Performance Monitoring and Alerting
Key Metrics to Track
Application-Level Metrics
- Upload success rate by file size
- Average processing time per file type
- Memory usage during peak upload times
- Queue depth for file processing jobs
Infrastructure Metrics
- Disk I/O patterns during file operations
- Network bandwidth utilization
- CPU usage spikes during file processing
- Database connection pool usage
Automated Performance Testing
CI/CD Integration
# Performance testing pipeline
name: File Performance Tests
on:
push:
branches: [main]
schedule:
- cron: "0 2 * * *" # Daily at 2 AM
jobs:
performance-test:
runs-on: ubuntu-latest
steps:
- uses: actions/checkout@v3
- name: Setup Test Environment
run: |
docker-compose up -d db redis storage
npm install
- name: Generate Test Files
run: npm run generate-test-files
- name: Run Performance Tests
run: |
npm run test:performance:upload
npm run test:performance:processing
npm run test:performance:retrieval
- name: Analyze Results
run: |
npm run analyze-performance-results
npm run check-performance-regression
- name: Upload Results
uses: actions/upload-artifact@v3
with:
name: performance-results
path: performance-results.json
Optimization Strategies
File Processing Optimization
Stream Processing Implementation
const multer = require("multer");
const sharp = require("sharp");
const stream = require("stream");
// Optimize image processing with streams
const optimizeImageStream = () => {
return sharp()
.resize(800, 600, {
fit: "inside",
withoutEnlargement: true,
})
.jpeg({
quality: 85,
progressive: true,
});
};
const upload = multer({
storage: multer.memoryStorage(),
limits: { fileSize: 10 * 1024 * 1024 }, // 10MB limit
});
app.post("/upload-optimized", upload.single("image"), (req, res) => {
if (!req.file) {
return res.status(400).json({ error: "No file uploaded" });
}
const optimizeStream = optimizeImageStream();
const uploadStream = cloudStorage.createWriteStream({
bucket: "images",
file: `optimized_${Date.now()}.jpg`,
});
// Stream processing pipeline
stream.pipeline([stream.Readable.from(req.file.buffer), optimizeStream, uploadStream], (error) => {
if (error) {
return res.status(500).json({ error: "Processing failed" });
}
res.json({ success: true, url: uploadStream.publicUrl() });
});
});
Caching Layer Implementation
Multi-Level Cache Strategy
const cacheStrategy = {
// Level 1: In-memory cache for frequently accessed files
memoryCache: new Map(),
// Level 2: Redis cache for file metadata
redisCache: redis.createClient(),
// Level 3: CDN cache for file content
cdnCache: cloudflare,
async getCachedFile(fileId) {
// Check memory cache first
if (this.memoryCache.has(fileId)) {
return this.memoryCache.get(fileId);
}
// Check Redis cache
const cached = await this.redisCache.get(`file:${fileId}`);
if (cached) {
const fileData = JSON.parse(cached);
this.memoryCache.set(fileId, fileData); // Populate memory cache
return fileData;
}
// Fetch from database and cache
const fileData = await database.files.findById(fileId);
if (fileData) {
this.memoryCache.set(fileId, fileData);
await this.redisCache.setex(`file:${fileId}`, 3600, JSON.stringify(fileData));
}
return fileData;
},
};
Conclusion
File size performance testing requires a systematic approach across multiple system layers.

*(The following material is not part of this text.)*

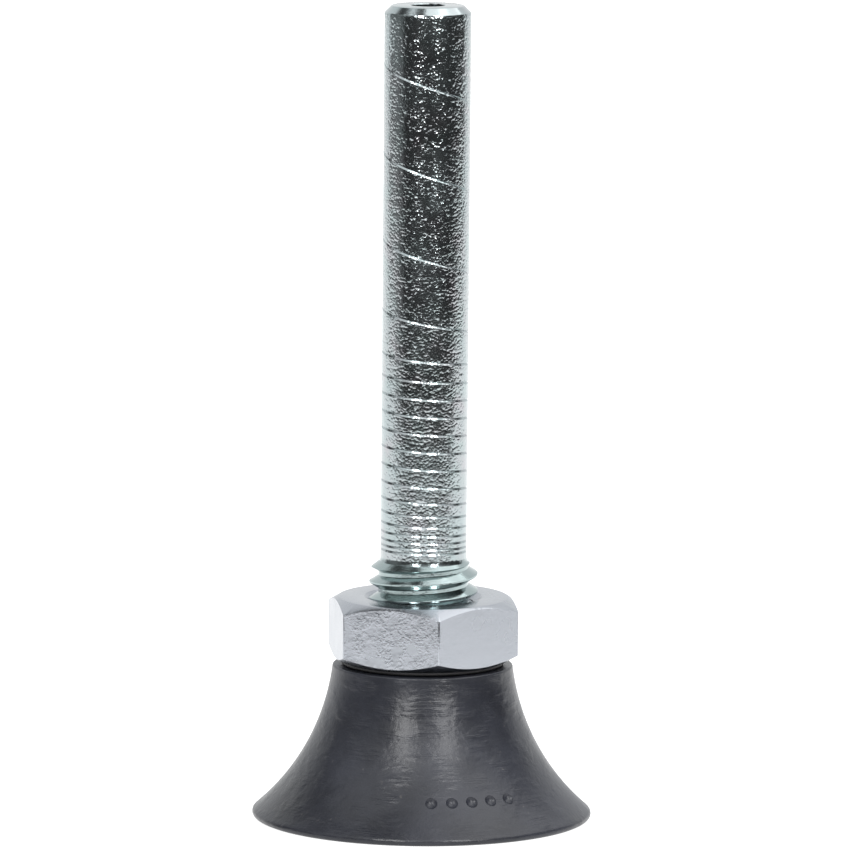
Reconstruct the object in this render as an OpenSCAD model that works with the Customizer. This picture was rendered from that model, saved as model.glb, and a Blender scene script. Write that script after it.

Focus on these critical areas:
- Memory Management: Implement streaming for large files
- Database Optimization: Use proper indexing and metadata separation
- Caching Strategy: Implement multi-level caching
- Load Testing: Test realistic concurrent usage patterns
- Monitoring: Track key performance metrics continuously
Regular performance testing ensures your file-handling systems scale efficiently as your application grows. Start with baseline measurements and continuously optimize based on real-world usage patterns.
Next Steps:
- Implement automated performance testing in your CI/CD pipeline
- Set up monitoring dashboards for file operation metrics
- Establish performance budgets for different file operations
- Create alerting for performance degradation